#### WHAT IS EXPECTED:
Output the data below in full, byte for byte. Nothing may differ.
[Start]
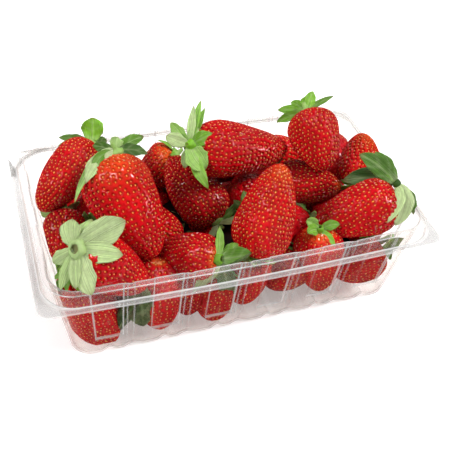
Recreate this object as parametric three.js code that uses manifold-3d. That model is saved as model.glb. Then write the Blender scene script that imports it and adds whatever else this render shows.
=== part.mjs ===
// A clear thermoformed punnet, filled over its rim with whole strawberries.
// Millimetres, +Z up, the long side along X, the origin under the middle of the base.

import * as THREE from 'three';
import { mergeVertices } from 'three/addons/utils/BufferGeometryUtils.js';
import Module from 'manifold-3d';

const wasm = await Module();
wasm.setup();

// ---------------------------------------------------------------- tray sizes

const SHEET = 0.7;                 // thickness of the formed plastic
const PANELS_LONG = 6;             // recessed panels on each long wall
const PANELS_SHORT = 3;            // and on each end wall
const PITCH = 26.8;                // panel spacing on the long walls
const PITCH_SHORT = 27;            // panel spacing on the end walls
const PANEL_HALF = 6.3;            // half width of a panel
const PANEL_EDGE = 0.6;            // width of the sloping panel edge
const PANEL_DEPTH = 1.3;           // how far a panel stands in
const RIM_PANEL_DEPTH = 0.5;       // what is left of that at the rim
const FLUTE_AT = 9.9;              // ridge of the narrow flute beside each panel
const FLUTE_HALF = 1.6;
const FLUTE_DEPTH = 0.9;
const NOTCH_TOP_HALF = 1.2;        // drainage notch under the middle of each panel
const NOTCH_FOOT_HALF = 2.4;
const NOTCH_HEIGHT = 3.2;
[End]
#### TASK RESULT:
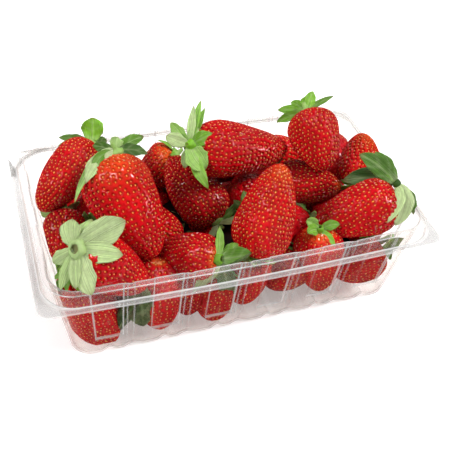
Recreate this object as parametric three.js code that uses manifold-3d. That model is saved as model.glb. Then write the Blender scene script that imports it and adds whatever else this render shows.
=== part.mjs ===
// A clear thermoformed punnet, filled over its rim with whole strawberries.
// Millimetres, +Z up, the long side along X, the origin under the middle of the base.

import * as THREE from 'three';
import { mergeVertices } from 'three/addons/utils/BufferGeometryUtils.js';
import Module from 'manifold-3d';

const wasm = await Module();
wasm.setup();

// ---------------------------------------------------------------- tray sizes

const SHEET = 0.7;                 // thickness of the formed plastic
const PANELS_LONG = 6;             // recessed panels on each long wall
const PANELS_SHORT = 3;            // and on each end wall
const PITCH = 26.8;                // panel spacing on the long walls
const PITCH_SHORT = 27;            // panel spacing on the end walls
const PANEL_HALF = 6.3;            // half width of a panel
const PANEL_EDGE = 0.6;            // width of the sloping panel edge
const PANEL_DEPTH = 1.3;           // how far a panel stands in
const RIM_PANEL_DEPTH = 0.5;       // what is left of that at the rim
const FLUTE_AT = 9.9;              // ridge of the narrow flute beside each panel
const FLUTE_HALF = 1.6;
const FLUTE_DEPTH = 0.9;
const NOTCH_TOP_HALF = 1.2;        // drainage notch under the middle of each panel
const NOTCH_FOOT_HALF = 2.4;
const NOTCH_HEIGHT = 3.2;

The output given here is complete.